Written problem
Copy down all of the data underneath, exactly as shown.

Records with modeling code
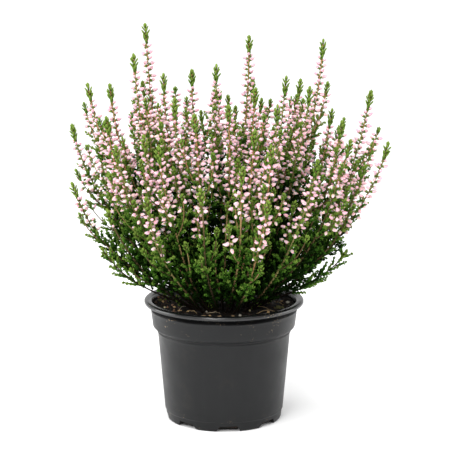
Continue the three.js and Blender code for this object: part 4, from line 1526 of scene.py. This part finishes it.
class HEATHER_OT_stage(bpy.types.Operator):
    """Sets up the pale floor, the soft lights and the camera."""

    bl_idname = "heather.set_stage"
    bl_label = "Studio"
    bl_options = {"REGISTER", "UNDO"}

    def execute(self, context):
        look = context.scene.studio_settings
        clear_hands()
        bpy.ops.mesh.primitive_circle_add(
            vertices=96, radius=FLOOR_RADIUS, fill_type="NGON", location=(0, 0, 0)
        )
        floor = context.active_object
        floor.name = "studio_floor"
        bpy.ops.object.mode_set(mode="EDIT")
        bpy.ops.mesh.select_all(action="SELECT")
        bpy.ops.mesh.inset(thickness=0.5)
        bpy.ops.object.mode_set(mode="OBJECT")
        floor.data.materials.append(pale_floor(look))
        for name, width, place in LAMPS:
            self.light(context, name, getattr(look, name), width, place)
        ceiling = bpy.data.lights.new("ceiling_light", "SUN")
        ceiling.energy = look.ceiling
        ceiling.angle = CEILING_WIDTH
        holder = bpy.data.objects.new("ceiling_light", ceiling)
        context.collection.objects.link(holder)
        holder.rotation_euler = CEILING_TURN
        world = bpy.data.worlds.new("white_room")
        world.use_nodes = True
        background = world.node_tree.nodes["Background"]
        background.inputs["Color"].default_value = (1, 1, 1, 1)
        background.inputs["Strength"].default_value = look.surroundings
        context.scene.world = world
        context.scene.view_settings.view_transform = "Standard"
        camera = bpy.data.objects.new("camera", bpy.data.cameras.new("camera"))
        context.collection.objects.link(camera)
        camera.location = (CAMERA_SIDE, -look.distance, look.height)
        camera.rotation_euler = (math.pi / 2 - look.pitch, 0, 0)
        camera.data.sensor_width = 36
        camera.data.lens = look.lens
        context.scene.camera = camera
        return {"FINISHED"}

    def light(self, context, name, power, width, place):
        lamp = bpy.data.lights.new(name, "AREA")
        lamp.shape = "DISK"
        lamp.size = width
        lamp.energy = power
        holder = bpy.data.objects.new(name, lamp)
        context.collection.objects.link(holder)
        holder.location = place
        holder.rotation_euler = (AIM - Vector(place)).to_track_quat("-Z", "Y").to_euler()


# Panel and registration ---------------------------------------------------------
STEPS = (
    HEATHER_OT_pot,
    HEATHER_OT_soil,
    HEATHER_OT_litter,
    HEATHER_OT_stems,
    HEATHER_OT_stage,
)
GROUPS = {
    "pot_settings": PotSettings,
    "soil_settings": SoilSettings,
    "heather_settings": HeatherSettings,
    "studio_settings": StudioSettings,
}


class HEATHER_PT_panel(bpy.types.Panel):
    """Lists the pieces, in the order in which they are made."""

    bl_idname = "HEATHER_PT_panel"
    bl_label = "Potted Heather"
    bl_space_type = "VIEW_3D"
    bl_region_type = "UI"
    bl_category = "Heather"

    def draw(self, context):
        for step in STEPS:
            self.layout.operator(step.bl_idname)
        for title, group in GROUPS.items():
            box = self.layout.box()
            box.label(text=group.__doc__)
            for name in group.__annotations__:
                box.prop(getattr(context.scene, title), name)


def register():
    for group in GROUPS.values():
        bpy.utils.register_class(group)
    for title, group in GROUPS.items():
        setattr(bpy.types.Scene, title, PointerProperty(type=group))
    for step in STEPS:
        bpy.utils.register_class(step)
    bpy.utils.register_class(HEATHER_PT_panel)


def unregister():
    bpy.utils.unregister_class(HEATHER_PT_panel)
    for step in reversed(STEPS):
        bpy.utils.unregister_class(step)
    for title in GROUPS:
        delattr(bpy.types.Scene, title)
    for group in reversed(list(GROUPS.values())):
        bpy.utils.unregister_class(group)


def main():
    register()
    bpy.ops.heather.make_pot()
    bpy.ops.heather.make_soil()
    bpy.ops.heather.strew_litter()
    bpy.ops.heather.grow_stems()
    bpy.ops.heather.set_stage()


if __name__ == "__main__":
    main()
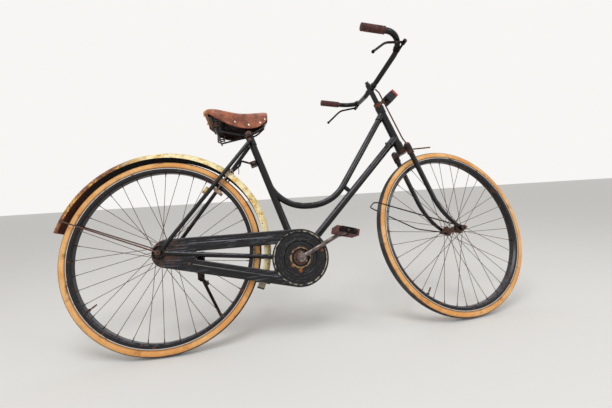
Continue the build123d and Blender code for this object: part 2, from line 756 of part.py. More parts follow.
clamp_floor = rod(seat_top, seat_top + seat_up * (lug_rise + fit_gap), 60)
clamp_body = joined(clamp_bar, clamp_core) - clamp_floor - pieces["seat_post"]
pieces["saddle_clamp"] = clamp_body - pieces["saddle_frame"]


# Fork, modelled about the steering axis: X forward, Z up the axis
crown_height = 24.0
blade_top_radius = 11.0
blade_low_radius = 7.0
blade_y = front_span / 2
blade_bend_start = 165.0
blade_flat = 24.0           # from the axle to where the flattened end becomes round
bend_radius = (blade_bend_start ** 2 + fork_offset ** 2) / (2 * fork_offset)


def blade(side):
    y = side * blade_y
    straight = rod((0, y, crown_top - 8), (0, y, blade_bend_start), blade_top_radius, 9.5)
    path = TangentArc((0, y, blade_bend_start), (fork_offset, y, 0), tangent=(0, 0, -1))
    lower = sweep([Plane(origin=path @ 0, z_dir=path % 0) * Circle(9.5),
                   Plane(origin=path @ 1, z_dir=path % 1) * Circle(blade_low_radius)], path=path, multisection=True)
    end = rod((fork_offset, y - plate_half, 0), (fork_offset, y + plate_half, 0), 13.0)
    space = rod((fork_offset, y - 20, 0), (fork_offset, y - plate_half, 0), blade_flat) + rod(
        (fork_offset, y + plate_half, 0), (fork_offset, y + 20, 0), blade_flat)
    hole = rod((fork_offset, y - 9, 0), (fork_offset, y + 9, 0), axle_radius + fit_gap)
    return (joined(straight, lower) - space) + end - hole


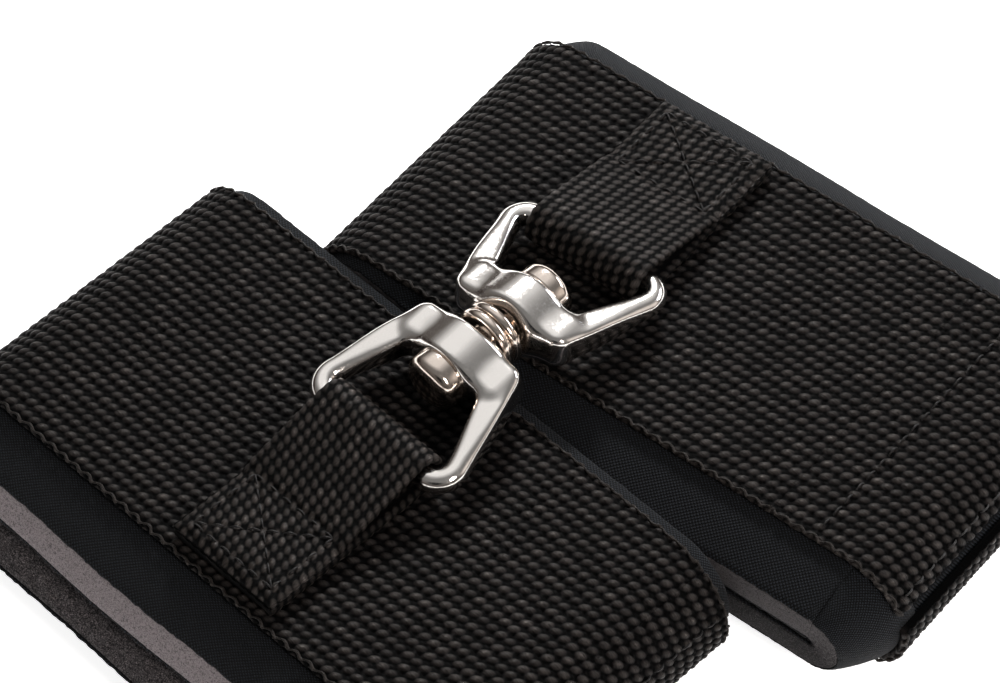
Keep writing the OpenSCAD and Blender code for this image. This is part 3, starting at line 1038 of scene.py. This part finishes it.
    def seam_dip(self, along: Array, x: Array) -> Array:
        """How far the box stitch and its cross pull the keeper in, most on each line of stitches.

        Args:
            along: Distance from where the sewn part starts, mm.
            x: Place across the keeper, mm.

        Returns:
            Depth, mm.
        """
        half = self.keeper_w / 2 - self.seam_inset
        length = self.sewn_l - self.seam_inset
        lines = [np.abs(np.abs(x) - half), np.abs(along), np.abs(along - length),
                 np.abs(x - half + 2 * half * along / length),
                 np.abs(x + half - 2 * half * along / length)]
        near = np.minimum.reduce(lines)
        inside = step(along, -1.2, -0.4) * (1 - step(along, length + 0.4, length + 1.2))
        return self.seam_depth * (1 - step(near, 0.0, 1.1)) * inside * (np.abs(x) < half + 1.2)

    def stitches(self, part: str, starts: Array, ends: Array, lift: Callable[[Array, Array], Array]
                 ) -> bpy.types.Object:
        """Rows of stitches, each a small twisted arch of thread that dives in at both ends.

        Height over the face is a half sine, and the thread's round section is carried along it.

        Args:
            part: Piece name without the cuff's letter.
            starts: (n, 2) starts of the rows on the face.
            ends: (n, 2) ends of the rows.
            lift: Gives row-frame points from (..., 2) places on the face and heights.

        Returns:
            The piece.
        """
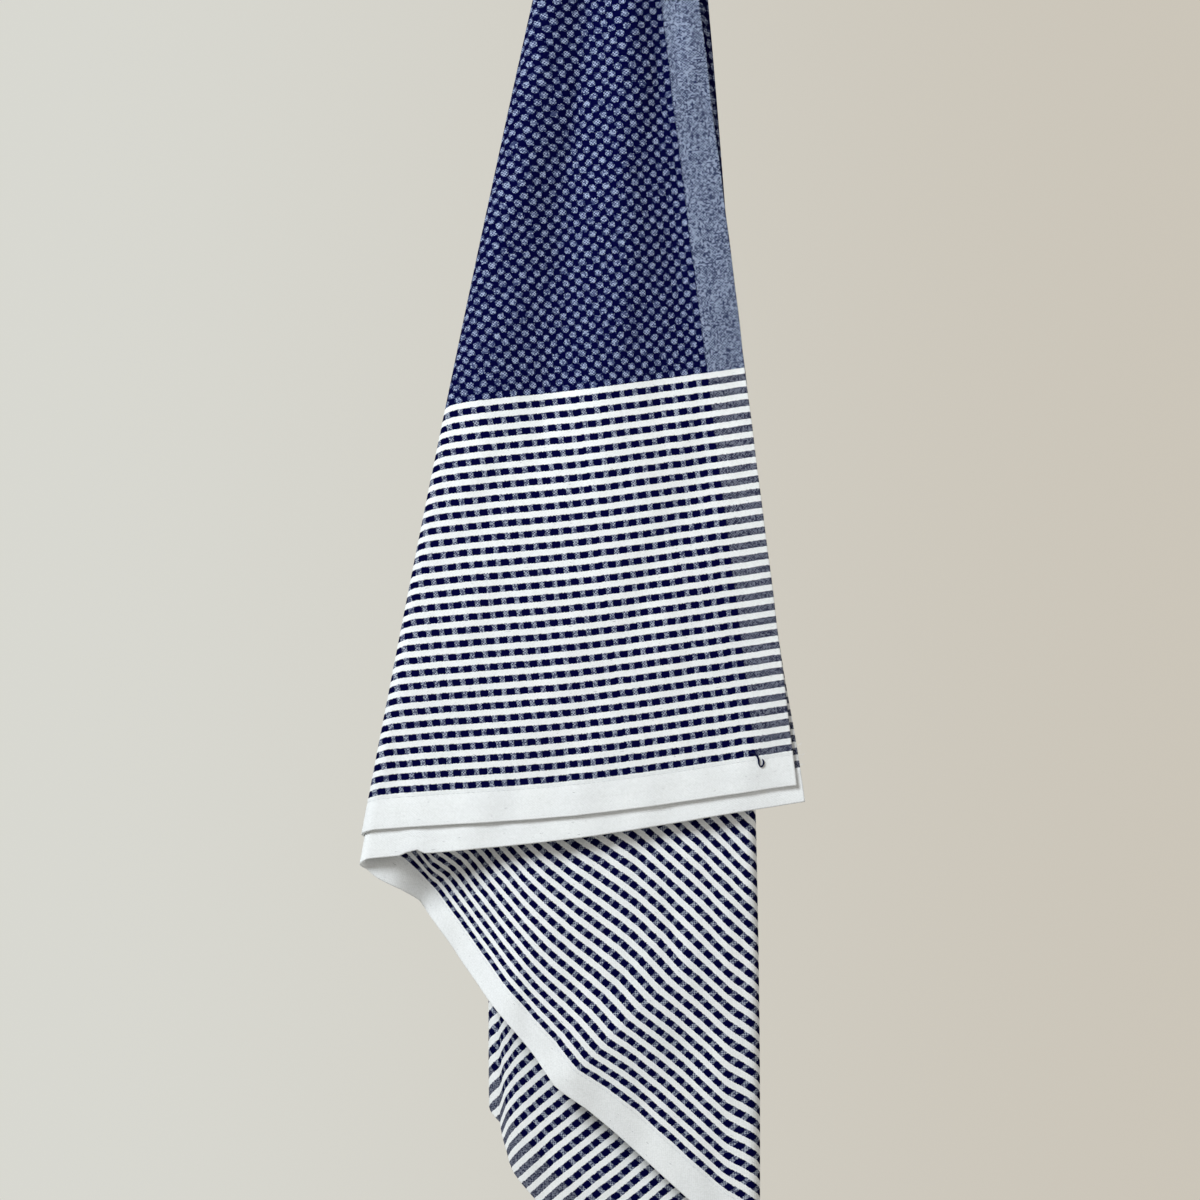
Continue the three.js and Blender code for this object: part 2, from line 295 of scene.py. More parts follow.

Answer below
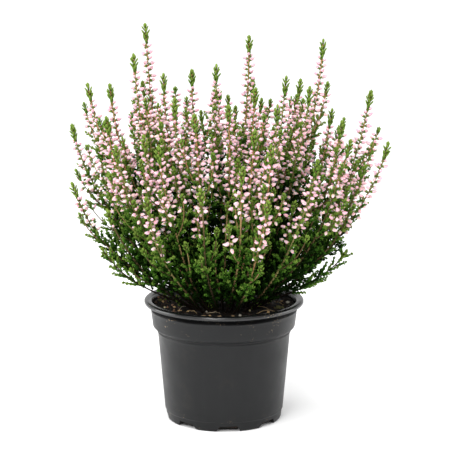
Continue the three.js and Blender code for this object: part 4, from line 1526 of scene.py. This part finishes it.
class HEATHER_OT_stage(bpy.types.Operator):
    """Sets up the pale floor, the soft lights and the camera."""

    bl_idname = "heather.set_stage"
    bl_label = "Studio"
    bl_options = {"REGISTER", "UNDO"}

    def execute(self, context):
        look = context.scene.studio_settings
        clear_hands()
        bpy.ops.mesh.primitive_circle_add(
            vertices=96, radius=FLOOR_RADIUS, fill_type="NGON", location=(0, 0, 0)
        )
        floor = context.active_object
        floor.name = "studio_floor"
        bpy.ops.object.mode_set(mode="EDIT")
        bpy.ops.mesh.select_all(action="SELECT")
        bpy.ops.mesh.inset(thickness=0.5)
        bpy.ops.object.mode_set(mode="OBJECT")
        floor.data.materials.append(pale_floor(look))
        for name, width, place in LAMPS:
            self.light(context, name, getattr(look, name), width, place)
        ceiling = bpy.data.lights.new("ceiling_light", "SUN")
        ceiling.energy = look.ceiling
        ceiling.angle = CEILING_WIDTH
        holder = bpy.data.objects.new("ceiling_light", ceiling)
        context.collection.objects.link(holder)
        holder.rotation_euler = CEILING_TURN
        world = bpy.data.worlds.new("white_room")
        world.use_nodes = True
        background = world.node_tree.nodes["Background"]
        background.inputs["Color"].default_value = (1, 1, 1, 1)
        background.inputs["Strength"].default_value = look.surroundings
        context.scene.world = world
        context.scene.view_settings.view_transform = "Standard"
        camera = bpy.data.objects.new("camera", bpy.data.cameras.new("camera"))
        context.collection.objects.link(camera)
        camera.location = (CAMERA_SIDE, -look.distance, look.height)
        camera.rotation_euler = (math.pi / 2 - look.pitch, 0, 0)
        camera.data.sensor_width = 36
        camera.data.lens = look.lens
        context.scene.camera = camera
        return {"FINISHED"}

    def light(self, context, name, power, width, place):
        lamp = bpy.data.lights.new(name, "AREA")
        lamp.shape = "DISK"
        lamp.size = width
        lamp.energy = power
        holder = bpy.data.objects.new(name, lamp)
        context.collection.objects.link(holder)
        holder.location = place
        holder.rotation_euler = (AIM - Vector(place)).to_track_quat("-Z", "Y").to_euler()


# Panel and registration ---------------------------------------------------------
STEPS = (
    HEATHER_OT_pot,
    HEATHER_OT_soil,
    HEATHER_OT_litter,
    HEATHER_OT_stems,
    HEATHER_OT_stage,
)
GROUPS = {
    "pot_settings": PotSettings,
    "soil_settings": SoilSettings,
    "heather_settings": HeatherSettings,
    "studio_settings": StudioSettings,
}


class HEATHER_PT_panel(bpy.types.Panel):
    """Lists the pieces, in the order in which they are made."""

    bl_idname = "HEATHER_PT_panel"
    bl_label = "Potted Heather"
    bl_space_type = "VIEW_3D"
    bl_region_type = "UI"
    bl_category = "Heather"

    def draw(self, context):
        for step in STEPS:
            self.layout.operator(step.bl_idname)
        for title, group in GROUPS.items():
            box = self.layout.box()
            box.label(text=group.__doc__)
            for name in group.__annotations__:
                box.prop(getattr(context.scene, title), name)


def register():
    for group in GROUPS.values():
        bpy.utils.register_class(group)
    for title, group in GROUPS.items():
        setattr(bpy.types.Scene, title, PointerProperty(type=group))
    for step in STEPS:
        bpy.utils.register_class(step)
    bpy.utils.register_class(HEATHER_PT_panel)


def unregister():
    bpy.utils.unregister_class(HEATHER_PT_panel)
    for step in reversed(STEPS):
        bpy.utils.unregister_class(step)
    for title in GROUPS:
        delattr(bpy.types.Scene, title)
    for group in reversed(list(GROUPS.values())):
        bpy.utils.unregister_class(group)


def main():
    register()
    bpy.ops.heather.make_pot()
    bpy.ops.heather.make_soil()
    bpy.ops.heather.strew_litter()
    bpy.ops.heather.grow_stems()
    bpy.ops.heather.set_stage()


if __name__ == "__main__":
    main()
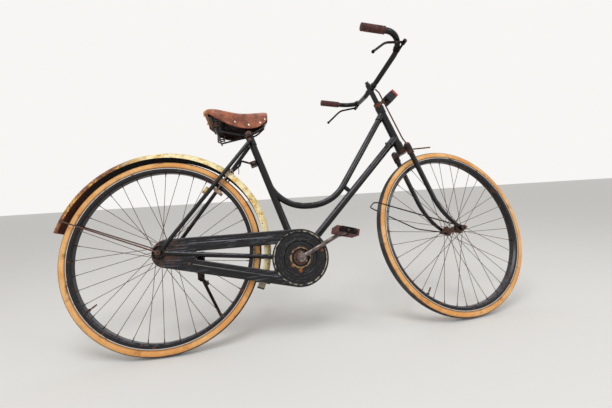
Continue the build123d and Blender code for this object: part 2, from line 756 of part.py. More parts follow.
clamp_floor = rod(seat_top, seat_top + seat_up * (lug_rise + fit_gap), 60)
clamp_body = joined(clamp_bar, clamp_core) - clamp_floor - pieces["seat_post"]
pieces["saddle_clamp"] = clamp_body - pieces["saddle_frame"]


# Fork, modelled about the steering axis: X forward, Z up the axis
crown_height = 24.0
blade_top_radius = 11.0
blade_low_radius = 7.0
blade_y = front_span / 2
blade_bend_start = 165.0
blade_flat = 24.0           # from the axle to where the flattened end becomes round
bend_radius = (blade_bend_start ** 2 + fork_offset ** 2) / (2 * fork_offset)


def blade(side):
    y = side * blade_y
    straight = rod((0, y, crown_top - 8), (0, y, blade_bend_start), blade_top_radius, 9.5)
    path = TangentArc((0, y, blade_bend_start), (fork_offset, y, 0), tangent=(0, 0, -1))
    lower = sweep([Plane(origin=path @ 0, z_dir=path % 0) * Circle(9.5),
                   Plane(origin=path @ 1, z_dir=path % 1) * Circle(blade_low_radius)], path=path, multisection=True)
    end = rod((fork_offset, y - plate_half, 0), (fork_offset, y + plate_half, 0), 13.0)
    space = rod((fork_offset, y - 20, 0), (fork_offset, y - plate_half, 0), blade_flat) + rod(
        (fork_offset, y + plate_half, 0), (fork_offset, y + 20, 0), blade_flat)
    hole = rod((fork_offset, y - 9, 0), (fork_offset, y + 9, 0), axle_radius + fit_gap)
    return (joined(straight, lower) - space) + end - hole


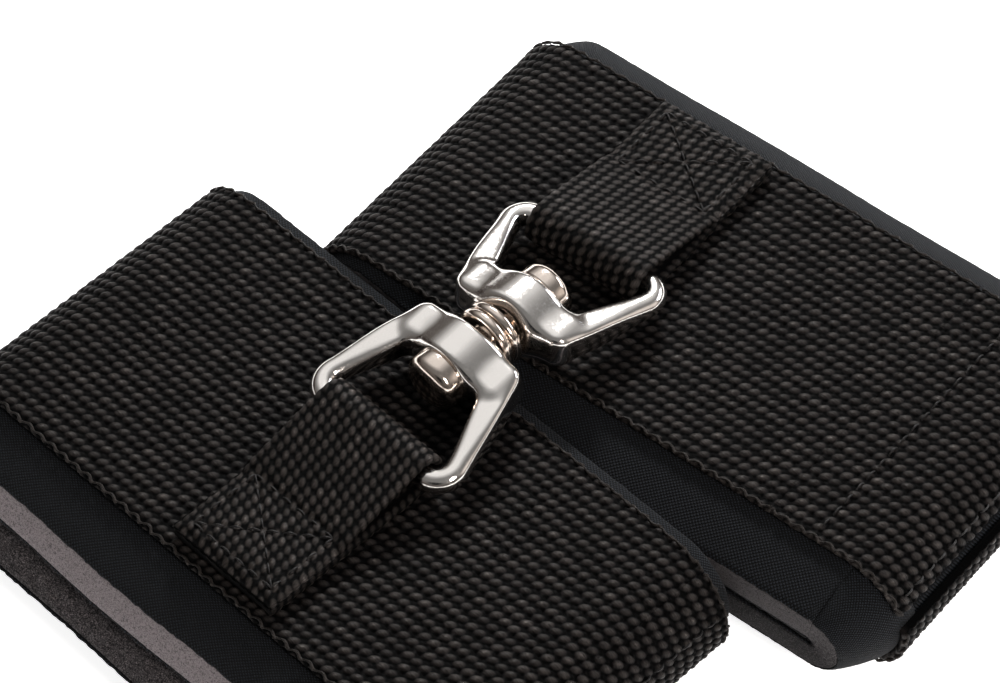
Keep writing the OpenSCAD and Blender code for this image. This is part 3, starting at line 1038 of scene.py. This part finishes it.
    def seam_dip(self, along: Array, x: Array) -> Array:
        """How far the box stitch and its cross pull the keeper in, most on each line of stitches.

        Args:
            along: Distance from where the sewn part starts, mm.
            x: Place across the keeper, mm.

        Returns:
            Depth, mm.
        """
        half = self.keeper_w / 2 - self.seam_inset
        length = self.sewn_l - self.seam_inset
        lines = [np.abs(np.abs(x) - half), np.abs(along), np.abs(along - length),
                 np.abs(x - half + 2 * half * along / length),
                 np.abs(x + half - 2 * half * along / length)]
        near = np.minimum.reduce(lines)
        inside = step(along, -1.2, -0.4) * (1 - step(along, length + 0.4, length + 1.2))
        return self.seam_depth * (1 - step(near, 0.0, 1.1)) * inside * (np.abs(x) < half + 1.2)

    def stitches(self, part: str, starts: Array, ends: Array, lift: Callable[[Array, Array], Array]
                 ) -> bpy.types.Object:
        """Rows of stitches, each a small twisted arch of thread that dives in at both ends.

        Height over the face is a half sine, and the thread's round section is carried along it.

        Args:
            part: Piece name without the cuff's letter.
            starts: (n, 2) starts of the rows on the face.
            ends: (n, 2) ends of the rows.
            lift: Gives row-frame points from (..., 2) places on the face and heights.

        Returns:
            The piece.
        """
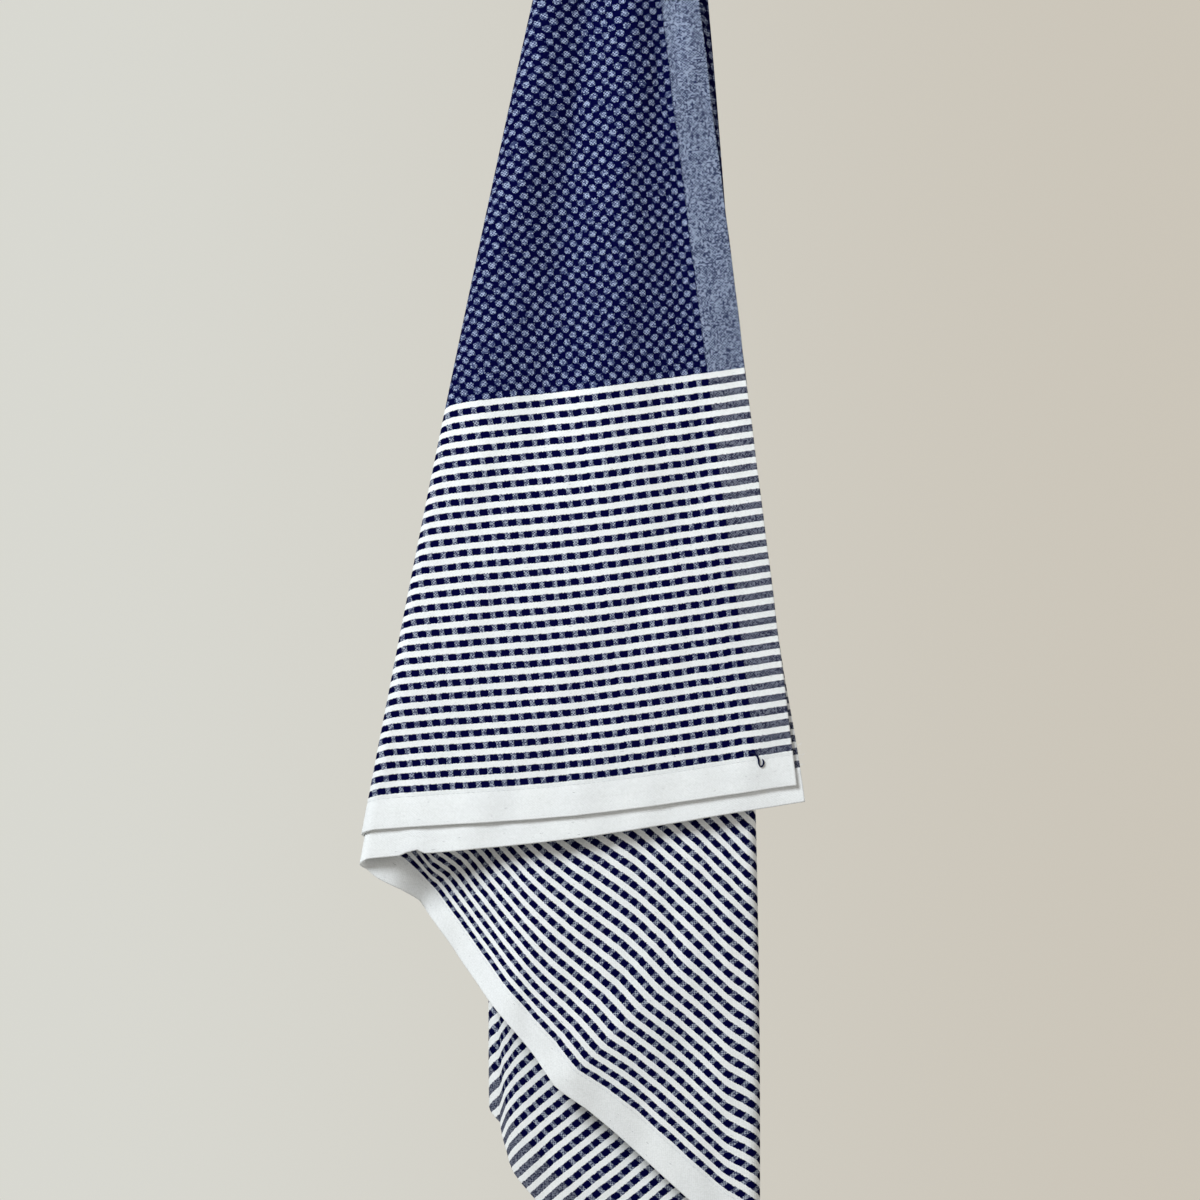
Continue the three.js and Blender code for this object: part 2, from line 295 of scene.py. More parts follow.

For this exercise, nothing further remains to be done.